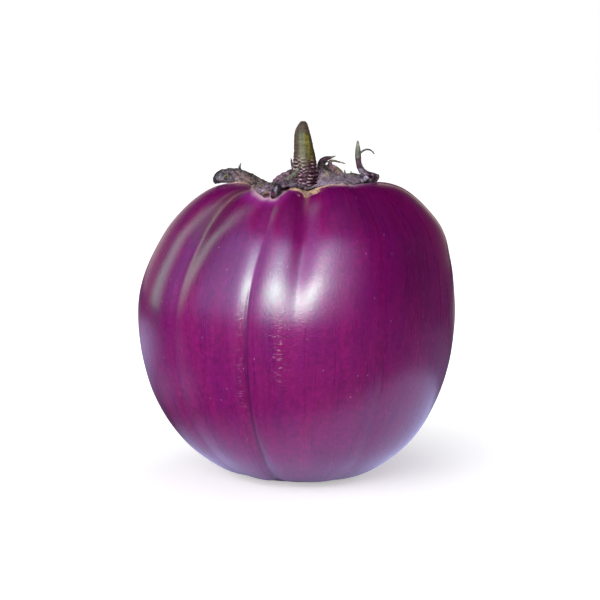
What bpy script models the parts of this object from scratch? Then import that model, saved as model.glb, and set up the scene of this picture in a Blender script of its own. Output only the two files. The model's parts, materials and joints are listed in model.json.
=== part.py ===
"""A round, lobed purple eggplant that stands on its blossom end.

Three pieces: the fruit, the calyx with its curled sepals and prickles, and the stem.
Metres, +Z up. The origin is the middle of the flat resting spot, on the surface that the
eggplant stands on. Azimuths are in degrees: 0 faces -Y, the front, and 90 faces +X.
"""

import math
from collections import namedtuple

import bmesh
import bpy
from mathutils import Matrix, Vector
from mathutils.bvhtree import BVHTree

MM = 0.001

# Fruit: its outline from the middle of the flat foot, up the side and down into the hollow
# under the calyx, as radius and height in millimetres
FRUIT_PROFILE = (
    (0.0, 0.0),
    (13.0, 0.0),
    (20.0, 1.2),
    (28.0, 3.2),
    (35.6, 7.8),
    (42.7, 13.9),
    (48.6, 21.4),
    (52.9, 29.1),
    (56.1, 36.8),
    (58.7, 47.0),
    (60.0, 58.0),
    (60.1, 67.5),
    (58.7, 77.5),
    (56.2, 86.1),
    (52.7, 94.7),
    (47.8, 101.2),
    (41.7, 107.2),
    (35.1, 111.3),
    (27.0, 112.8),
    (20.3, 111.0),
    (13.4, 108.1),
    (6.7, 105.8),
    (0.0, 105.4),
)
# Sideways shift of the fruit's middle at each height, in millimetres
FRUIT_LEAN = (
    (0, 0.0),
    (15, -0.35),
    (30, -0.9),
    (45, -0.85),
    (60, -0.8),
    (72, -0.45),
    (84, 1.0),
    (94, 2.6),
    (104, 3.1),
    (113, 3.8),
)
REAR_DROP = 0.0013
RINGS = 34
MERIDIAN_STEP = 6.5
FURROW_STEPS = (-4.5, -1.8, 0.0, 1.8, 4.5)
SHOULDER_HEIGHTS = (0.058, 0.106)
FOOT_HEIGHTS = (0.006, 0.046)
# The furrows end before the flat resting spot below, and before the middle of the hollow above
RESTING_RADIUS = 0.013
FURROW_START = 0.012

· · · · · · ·

▶ [Directive] Only the lines from the opening of the material through the line with "from collections import namedtuple" should be echoed, exactly as written.

▶ [Solution to this exercise]
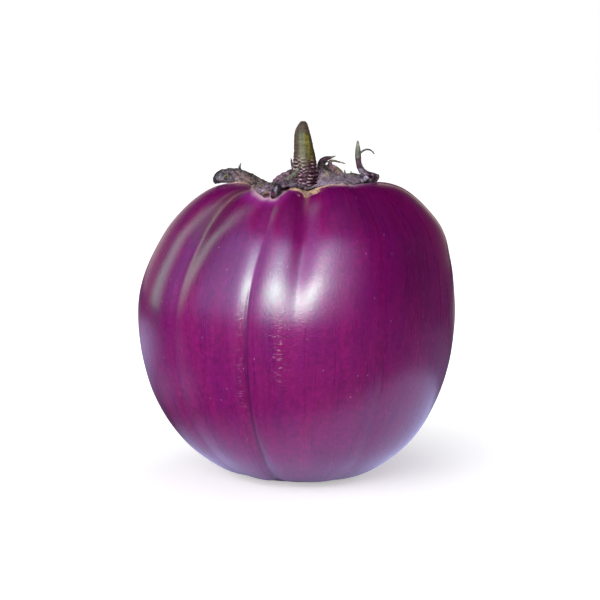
What bpy script models the parts of this object from scratch? Then import that model, saved as model.glb, and set up the scene of this picture in a Blender script of its own. Output only the two files. The model's parts, materials and joints are listed in model.json.
=== part.py ===
"""A round, lobed purple eggplant that stands on its blossom end.

Three pieces: the fruit, the calyx with its curled sepals and prickles, and the stem.
Metres, +Z up. The origin is the middle of the flat resting spot, on the surface that the
eggplant stands on. Azimuths are in degrees: 0 faces -Y, the front, and 90 faces +X.
"""

import math
from collections import namedtuple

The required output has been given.